Directive
Keep to the lines between the one holding "extrude(amount=post_end_out + handle_bolt_grip" and the one holding "obj.parent = empty", inclusive, and write them out exactly.
---------- Exercise inputs ----------
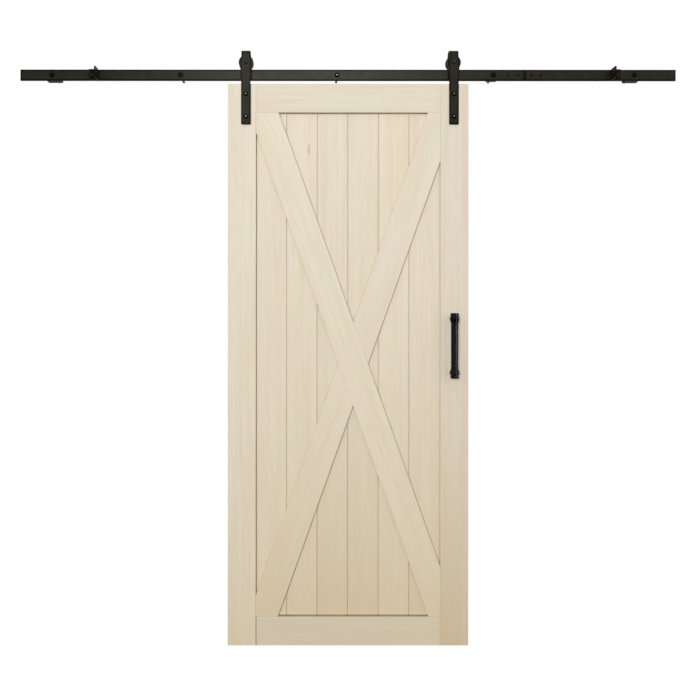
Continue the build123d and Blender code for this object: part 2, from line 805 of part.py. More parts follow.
for index in range(plank_count):
    is_first = index == 0
    is_last = index == plank_count - 1
    left_x = opening_left_x + index * plank_pitch
    right_x = left_x + plank_pitch - plank_joint_gap
    if is_first:
        left_x -= tongue_reach
    if is_last:
        right_x += plank_joint_gap + tongue_reach
    with BuildPart() as plank:
        with BuildSketch(Plane.XY.offset(plank_bottom_z)) as section:
            with Locations(((left_x + right_x) / 2, -panel_middle_out)):
                Rectangle(right_x - left_x, panel_thickness)
            joint_corners = section.vertices().sort_by(Axis.X)
            if is_first:
                joint_corners = joint_corners[2:]
            if is_last:
                joint_corners = joint_corners[:2]
            chamfer(joint_corners, plank_v_chamfer)
            if not is_first:
                with Locations((left_x + tongue_length / 2, -panel_middle_out)):
                    Rectangle(tongue_length, tongue_thickness, mode=Mode.SUBTRACT)
            if not is_last:
                with Locations((right_x + tongue_length / 2 - seat_gap, -panel_middle_out)):
                    Rectangle(tongue_length, tongue_thickness - 2 * seat_gap)
        extrude(amount=plank_length)
        for edge_z, inward in ((opening_top_z, -1), (opening_bottom_z, 1)):
            with BuildSketch(Plane.YZ.offset(left_x)):
                with BuildLine():
                    Polyline(
                        (-panel_front_out, edge_z),
                        (-panel_front_out + end_groove_depth, edge_z + inward * end_groove_width / 2),
                        (-panel_front_out, edge_z + inward * end_groove_width),
                        close=True,
                    )
                make_face()
            extrude(amount=right_x - left_x, mode=Mode.SUBTRACT)
        with Locations(-Plane.XZ.offset(panel_back_out)):
            with Locations(*[(x, -z) for x, z in screws_on_plank(plank_middle_x[index])]):
                CounterSinkHole(
                    (brace_screw_diameter + hole_gap) / 2, brace_screw_head_diameter / 2 + seat_gap
                )
    plank.part.label = f"plank_{index + 1}"
    export_step(plank.part, f"parts/plank_{index + 1}.step")

# Braces: one runs through, the other is butted against it in two halves


def brace_board(angle, width):
    """A board's outline across the opening, leaning by an angle from upright."""
    with Locations(Location((brace_x, brace_z), angle)):
        Rectangle(width, 2 * opening_height)


def within_opening():
    """Cuts the boards to the inside of the frame."""
    with Locations((track_centre_x, (opening_top_z + opening_bottom_z) / 2)):
        Rectangle(opening_width - 2 * seat_gap, opening_height - 2 * seat_gap, mode=Mode.INTERSECT)


with BuildPart() as long_brace:
    with BuildSketch(Plane.XZ.offset(panel_front_out)):
        brace_board(brace_angle, brace_width)
        within_opening()
    extrude(amount=panel_recess)
    with BuildSketch(Plane.XZ.offset(panel_front_out)):
        with Locations(*brace_screw_places):
            Circle(brace_screw_diameter / 2)
    extrude(amount=brace_screw_grip, mode=Mode.SUBTRACT)
long_brace.part.label = "long_brace"
export_step(long_brace.part, "parts/long_brace.step")

with BuildPart() as half_braces:
    with BuildSketch(Plane.XZ.offset(panel_front_out)):
        brace_board(-brace_angle, brace_width)
        within_opening()
        with Locations(Location((brace_x, brace_z), brace_angle)):
            Rectangle(brace_width + 2 * seat_gap, 2 * opening_height, mode=Mode.SUBTRACT)
    extrude(amount=panel_recess)
    with BuildSketch(Plane.XZ.offset(panel_front_out)):
        with Locations(*brace_screw_places):
            Circle(brace_screw_diameter / 2)
    extrude(amount=brace_screw_grip, mode=Mode.SUBTRACT)

lower_solid, upper_solid = half_braces.solids().sort_by(Axis.Z)
with BuildPart() as upper_brace:
    add(upper_solid)
upper_brace.part.label = "upper_brace"
export_step(upper_brace.part, "parts/upper_brace.step")

with BuildPart() as lower_brace:
    add(lower_solid)
lower_brace.part.label = "lower_brace"
export_step(lower_brace.part, "parts/lower_brace.step")

with BuildPart() as brace_screws:
    with BuildSketch(Plane.XZ.offset(panel_back_out)):
        with Locations(*brace_screw_places):
            Circle(brace_screw_diameter / 2 - fit_gap)
    extrude(amount=panel_thickness + brace_screw_grip - hole_gap)
    add(
        cone_row(
            brace_screw_places,
            panel_back_out,
            brace_screw_head_diameter,
            brace_screw_diameter,
            (brace_screw_head_diameter - brace_screw_diameter) / 2,
        )
    )
    with BuildSketch(Plane.XZ.offset(panel_back_out)):
        with Locations(*brace_screw_places):
            Rectangle(brace_screw_drive, brace_screw_drive)
    extrude(amount=brace_screw_drive_depth, mode=Mode.SUBTRACT)
brace_screws.part.label = "brace_screws"
export_step(brace_screws.part, "parts/brace_screws.step")

# Handle: a round grip with capped ends and tapered collars on two posts, bolted through from the back

grip_radius = grip_diameter / 2
post_end_out = grip_axis_out - grip_radius + post_seat_depth
grip_end = handle_length / 2
collar_start = grip_end - grip_cap_height
grip_half_outline = [
    (grip_cap_diameter / 2 - grip_cap_chamfer, grip_end),
    (grip_cap_diameter / 2, grip_end - grip_cap_chamfer),
    (grip_cap_diameter / 2, collar_start),
    (grip_collar_diameter / 2, collar_start - (grip_collar_diameter - grip_cap_diameter) / 2),
    (grip_collar_diameter / 2, collar_start - grip_collar_land - grip_cap_chamfer),
    (grip_collar_toe_diameter / 2, collar_start - grip_collar_length),
    (grip_radius, collar_start - grip_collar_length - grip_cap_chamfer),
]

with BuildPart() as handle_grip:
    with BuildSketch(Plane.YZ.offset(handle_x)):
        with BuildLine():
            Polyline(
                (-grip_axis_out, handle_z + grip_end),
                *[(-grip_axis_out + radius, handle_z + along) for radius, along in grip_half_outline],
                *[
                    (-grip_axis_out + radius, handle_z - along)
                    for radius, along in grip_half_outline[::-1]
                ],
                (-grip_axis_out, handle_z - grip_end),
                close=True,
            )
        make_face()
    revolve(axis=Axis((handle_x, -grip_axis_out, handle_z), (0, 0, 1)))
    with BuildSketch(Plane.XZ.offset(grip_axis_out - grip_collar_diameter / 2)):
        with Locations(*handle_places):
            Circle(post_diameter / 2 + fit_gap)
    extrude(amount=post_end_out - grip_axis_out + grip_collar_diameter / 2, mode=Mode.SUBTRACT)
    with BuildSketch(Plane.XZ.offset(post_end_out)):
        with Locations(*handle_places):
            Circle(handle_bolt_diameter / 2)
    extrude(amount=handle_bolt_grip + hole_gap, mode=Mode.SUBTRACT)
handle_grip.part.label = "handle_grip"
export_step(handle_grip.part, "parts/handle_grip.step")

for level, z in post_z.items():
    with BuildPart() as handle_post:
        with BuildSketch(Plane.XZ.offset(door_front_out)):
            with Locations((handle_x, z)):
                Circle(post_foot_diameter / 2)
        extrude(amount=post_foot_thickness)
        with BuildSketch(Plane.XZ.offset(door_front_out)):
            with Locations((handle_x, z)):
                Circle(post_diameter / 2)
        extrude(amount=post_end_out - door_front_out)
        with BuildSketch(Plane.XZ.offset(door_front_out)):
            with Locations((handle_x, z)):
                Circle((handle_bolt_diameter + hole_gap) / 2)
        extrude(amount=post_end_out - door_front_out, mode=Mode.SUBTRACT)
    handle_post.part.label = f"{level}_handle_post"
    export_step(handle_post.part, f"parts/{level}_handle_post.step")

with BuildPart() as handle_bolts:
    with BuildSketch(Plane.XZ.offset(door_back_out)):
        with Locations(*handle_places):
            Circle(handle_bolt_diameter / 2 - fit_gap)
    extrude(amount=post_end_out + handle_bolt_grip - door_back_out)
    add(
        cone_row(
            handle_places,
            door_back_out,
            handle_bolt_head_diameter,
            handle_bolt_diameter,
            (handle_bolt_head_diameter - handle_bolt_diameter) / 2,
        )
    )
    with BuildSketch(Plane.XZ.offset(door_back_out)):
        with Locations(*handle_places):
            RegularPolygon(machine_socket_across_flats / 2, 6, major_radius=False)
    extrude(amount=machine_socket_depth, mode=Mode.SUBTRACT)
handle_bolts.part.label = "handle_bolts"
export_step(handle_bolts.part, "parts/handle_bolts.step")
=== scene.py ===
import bpy
import math
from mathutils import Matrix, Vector


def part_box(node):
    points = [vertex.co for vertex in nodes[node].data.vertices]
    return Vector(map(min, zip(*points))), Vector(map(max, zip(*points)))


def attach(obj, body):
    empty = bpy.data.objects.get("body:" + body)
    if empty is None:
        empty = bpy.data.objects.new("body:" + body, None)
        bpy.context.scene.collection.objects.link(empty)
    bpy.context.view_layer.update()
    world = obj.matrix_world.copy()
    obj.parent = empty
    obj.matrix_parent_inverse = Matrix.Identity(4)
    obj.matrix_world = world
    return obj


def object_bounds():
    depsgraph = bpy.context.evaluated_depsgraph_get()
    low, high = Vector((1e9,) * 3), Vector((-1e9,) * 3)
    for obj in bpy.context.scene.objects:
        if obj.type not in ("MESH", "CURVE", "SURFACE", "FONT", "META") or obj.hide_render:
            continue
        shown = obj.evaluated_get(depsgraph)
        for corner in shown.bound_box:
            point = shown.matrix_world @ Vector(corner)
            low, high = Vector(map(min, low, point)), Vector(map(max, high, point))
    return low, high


# Sliding barn door: pine leaf with an X of braces, black flat-bar track, two wheeled hangers, bar handle.
# Metres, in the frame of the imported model: origin on the wall at the middle lag bolt, room towards -Y.

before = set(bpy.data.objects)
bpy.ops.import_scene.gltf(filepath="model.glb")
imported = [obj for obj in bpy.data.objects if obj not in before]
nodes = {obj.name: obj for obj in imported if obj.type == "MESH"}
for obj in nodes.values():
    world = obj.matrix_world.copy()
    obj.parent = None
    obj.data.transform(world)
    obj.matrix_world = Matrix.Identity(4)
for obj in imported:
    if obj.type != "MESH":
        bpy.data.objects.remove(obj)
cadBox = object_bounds()
scene = bpy.context.scene


# Camera: straight at the wall, a little left of the leaf's middle, at about chest height

photoView = {
    "place": (-0.1136, -2.167, -0.9359),
    "lens": 28.89,
    "shift": (0.0589, -0.0397),
    "roll": math.radians(-0.03),
    "sensorWidth": 36.0,
    "clipStart": 0.01,
}

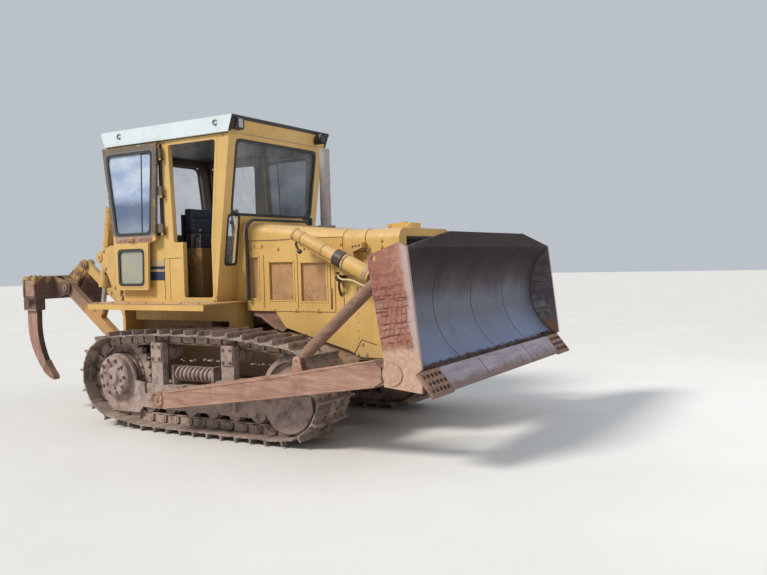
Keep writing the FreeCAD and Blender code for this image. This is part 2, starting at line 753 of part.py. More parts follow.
----------
Output of the exercise
    extrude(amount=post_end_out + handle_bolt_grip - door_back_out)
    add(
        cone_row(
            handle_places,
            door_back_out,
            handle_bolt_head_diameter,
            handle_bolt_diameter,
            (handle_bolt_head_diameter - handle_bolt_diameter) / 2,
        )
    )
    with BuildSketch(Plane.XZ.offset(door_back_out)):
        with Locations(*handle_places):
            RegularPolygon(machine_socket_across_flats / 2, 6, major_radius=False)
    extrude(amount=machine_socket_depth, mode=Mode.SUBTRACT)
handle_bolts.part.label = "handle_bolts"
export_step(handle_bolts.part, "parts/handle_bolts.step")
=== scene.py ===
import bpy
import math
from mathutils import Matrix, Vector


def part_box(node):
    points = [vertex.co for vertex in nodes[node].data.vertices]
    return Vector(map(min, zip(*points))), Vector(map(max, zip(*points)))


def attach(obj, body):
    empty = bpy.data.objects.get("body:" + body)
    if empty is None:
        empty = bpy.data.objects.new("body:" + body, None)
        bpy.context.scene.collection.objects.link(empty)
    bpy.context.view_layer.update()
    world = obj.matrix_world.copy()
    obj.parent = empty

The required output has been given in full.